As i stated...their role is to oversee and ensure the integrity of the bankruptcy the process. If the UST made that request i would speculate it would have been in the context of their role to attempt to "force/coerce" the debtors to comply with regard to their obligations in the case.
The statement you made that the motion was withdrawn tells me that he was satisfied with the action taken by the debtors to accede to his requests.
Again "MOTION WITHDRAWN".
All bankruptcy cases have a us trustee so that point is moot. The assertion that "grudge" made was that the trustee wanted to convert the case which a us trustee does not do.
A US trustee only gets involved when some sort of malphesance is suspected and to ensure state law is followed...its the judge who has control of the case.
Their(ust) only role is to oversee(act as a watchdog) the process not make decisions of behalf of the parties involved and will not be heard on the filing of a POR. Therefore its the judge's decision whether this case will be converted and the us trustee will recommend an examiner or case trustee if he/she believes/determines fraud is occuring.
What is being forgotten is that this was a "voluntary" bankruptcy.
You sir are either insane or a blatant liar! As per your trustee claim... "Sorry, no trustee found for case 09-23658-EPK" copied and pasted directly from pacer!!!!

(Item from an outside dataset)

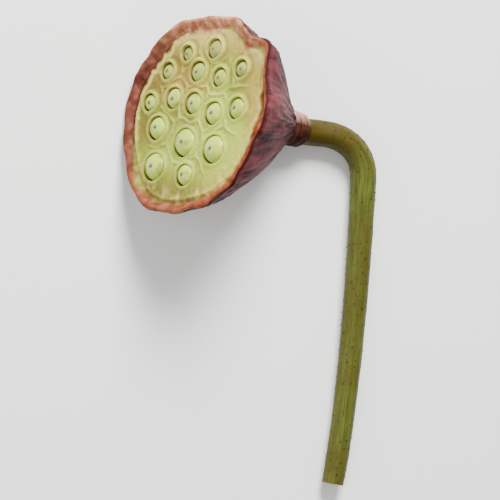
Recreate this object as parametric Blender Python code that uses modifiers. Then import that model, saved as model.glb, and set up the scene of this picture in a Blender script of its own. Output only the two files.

As for the 110 Mil debt, these are the figures from the original bankruptcy filing...
Total Assets: $23,971,267.00
Total Debts: $22,703,773.00 (this includes debt securities ie secured ,unsecured and subordinated debt)
Common Stock:48,797,716 shares
Preferred Stock: 5,000,000 shares
Note: the 10K you quoted yesterday clearly stated that the preferred stock was "NOT ISSUED" so it can be inferred that it is held by the company or its principals.
....Or maybe they just scammed alot of people as is their track record!!!!!!!
That's what I thought since the doc states they are "not issued" but shows divis were/are paid to them. Guess we'll have to wait n see.
Can't seem to get a reply from anyone else so do u know? Who owns the 5million convertible preferred shares of the company????